Complications may include wound infections, heart problems, new advisory says
MONDAY, June 15 (HealthDay News) -- Severely obese people undergoing surgery are at greater risk of heart problems, wound infections, prolonged hospital stays and other complications, according to a Scientific Advisory from the American Heart Association.
Yet many cardiologists, surgeons, anesthesiologists and other health-care providers underestimate the seriousness of the risks, particularly to the heart, the association warns.
About 3 to 4 percent of Americans are considered severely obese, defined as having a body mass index of 40 or higher, according to information in a news release from the association.

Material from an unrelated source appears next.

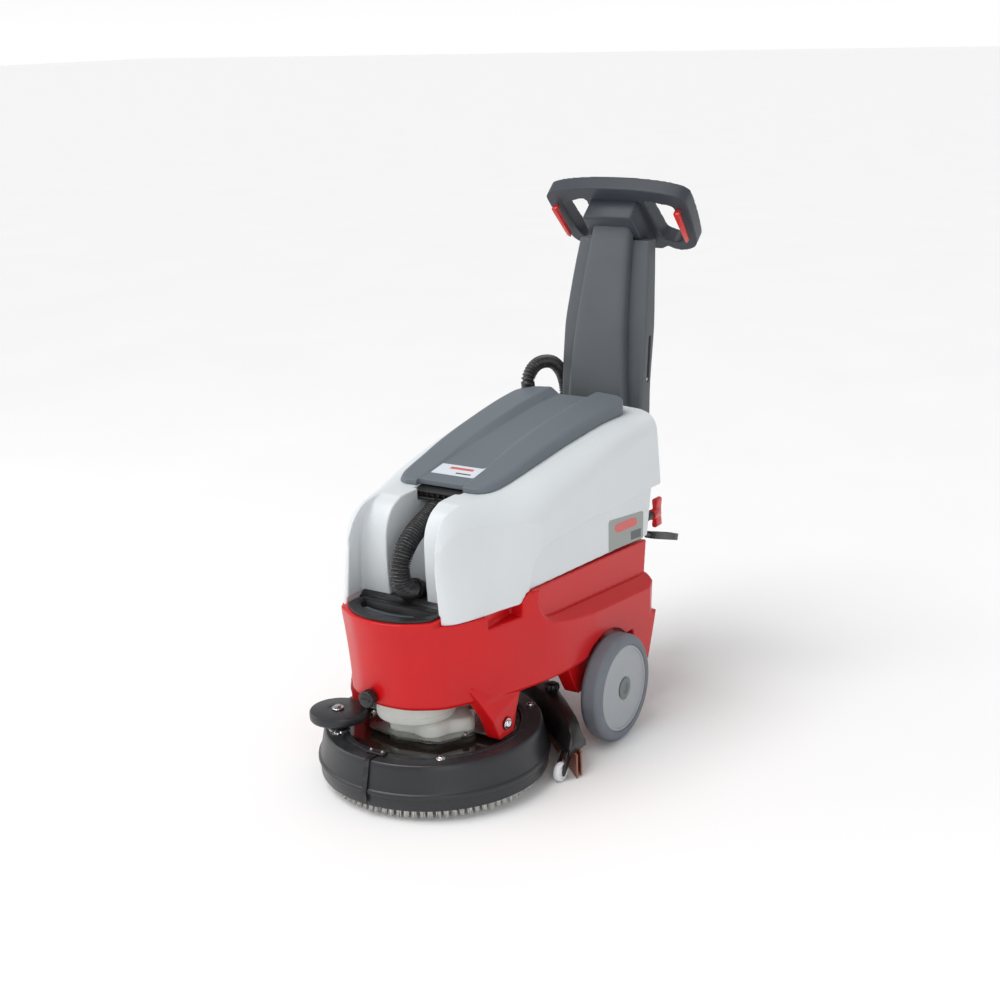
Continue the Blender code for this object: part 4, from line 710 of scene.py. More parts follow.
def make_lid():
    stations = [0.05, 0.053, 0.056, 0.06, 0.064, 0.068, 0.074, 0.08, 0.09]
    stations += [0.09 + 0.495 * i / 24 for i in range(1, 25)]
    obj = raw("lid_shell", loft([lid_section(y, 0) for y in stations]))
    tools = []
    # The left rear corner is cut back further, clear of the rear hose when the lid is up.
    for side, pull in ((-1, 0.013), (1, 0.0)):
        corner = fair([(0.1, 0.5855), (0.114, 0.583 - pull * 0.6), (0.128, 0.574 - pull),
                       (0.138, 0.56 - pull), (0.1435, 0.54 - pull)], 4)
        corner = [(side * x, y) for x, y in corner]
        corner += [(side * 0.17, 0.53), (side * 0.17, 0.61), (side * 0.1, 0.61)]
        tools.append((CUT, prism(corner, "z", 0.5, 0.75)))
    inner = [lid_section(0.072 + 0.473 * i / 14, LID_WALL) for i in range(15)]
    tools.append((CUT, loft(inner)))
    tools.append((CUT, box((-NOTCH_X, 0.0, 0.5), (NOTCH_X, 0.062, 0.7))))
    lip = [(0.0622, 0.5945), (0.0672, 0.5945), (0.0672, 0.6035), (0.0622, 0.6035)]
    tools.append((JOIN, prism(lip, "x", -0.06, 0.06)))
    carve(obj, tools, "EXACT")
    remesh(obj, LID_VOXEL, 3)
    place(obj, SLATE, "lid", ["lid"], "slate_cover")


make_lid()


FILM_SUNK = 0.0015


def film(name, x_range, y_range, thickness, mat):
    """A printed film that follows the lid's top, with generic bars in place of words."""
    rings = []
    for i in range(9):
        y = y_range[0] + (y_range[1] - y_range[0]) * i / 8
        surface = lid_surface(y)
        over = []
        for k in range(13):
            x = x_range[0] + (x_range[1] - x_range[0]) * k / 12
            over.append((x, y, flow(abs(x), surface) + thickness))
        under = [(x, y, z - FILM_SUNK) for x, y, z in reversed(over)]
        rings.append(over + under)
    place(raw(name, loft(rings)), mat, "lid", (), None, 40)


film("lid_label", (-0.05, 0.056), (0.094, 0.138), 0.0006, LABEL)
film("lid_label_bar", (-0.022, 0.034), (0.12, 0.129), 0.0008, MARK)
film("lid_label_line", (0.004, 0.04), (0.102, 0.107), 0.0008, MARK_DARK)


def make_rating_plate():
    """Plate on the right waist: a rounded bar and a small box in place of its printing."""
    plate = [(0.4025, 0.387), (0.403, 0.45), (0.407, 0.4555), (0.553, 0.438), (0.558, 0.434),
             (0.556, 0.3755)]
    obj = raw("rating_plate", prism(plate, "x", WAIST_X - 0.001, WAIST_X + 0.0008))
    place(obj, PLATE, "recovery", (), None, 40)
    bar = []
    for turn in range(0, 360, 20):
        t = math.radians(turn)
        bar.append((0.478 + math.copysign(0.05 * abs(math.cos(t)) ** 0.5, math.cos(t)),
                    0.427 + math.copysign(0.0105 * abs(math.sin(t)) ** 0.5, math.sin(t))
                    - 0.006 * math.cos(t)))
    obj = raw("rating_plate_bar", prism(bar, "x", WAIST_X, WAIST_X + 0.001))
    place(obj, MARK, "recovery", (), None, 40)
    small_box = [(0.5, 0.386), (0.546, 0.3815), (0.546, 0.401), (0.5, 0.4055)]
    obj = raw("rating_plate_box", prism(small_box, "x", WAIST_X, WAIST_X + 0.001))
    place(obj, MARK_DARK, "recovery", (), None, 40)


make_rating_plate()


# ---- fill tray and filter -----------------------------------------------------------------------

TRAY_RIM = [(0, -0.18), (0.05, -0.171), (0.092, -0.143), (0.101, -0.125), (0.101, -0.098),
            (0.092, -0.082)]


def scaled(half, x_scale, shift):
    return [(x * x_scale, y + shift * (1 if y < -0.11 else -1)) for x, y in half]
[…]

People who are severely obese are more likely to have underlying conditions that raise the likelihood of surgical complications. These conditions include heart failure, narrowed arteries (known as atherosclerosis), high blood pressure, heart rhythm disorders, a history of blood clots, poor cardiorespiratory fitness, pulmonary hypertension and sleep apnea, the association added.
Before surgery on someone who's severely obese, health-care providers need to do a thorough examination, taking into account the person's age, gender, fitness level, electrolyte disorders and heart failure, each of which is an independent predictor of how well a person will fare during and after surgery, the advisory states.
Pre-surgical examinations that might be called for include electrocardiograms, chest X-rays and other non-invasive evaluations, such as exercise testing.
Even with the additional tests, obesity can make it more difficult to discern which symptoms are caused by an underlying illness and which are caused by the obesity itself, explained Dr. Paul Poirier, lead author of the advisory and director of the cardiac prevention/rehabilitation program at Laval Hospital in Quebec, Canada.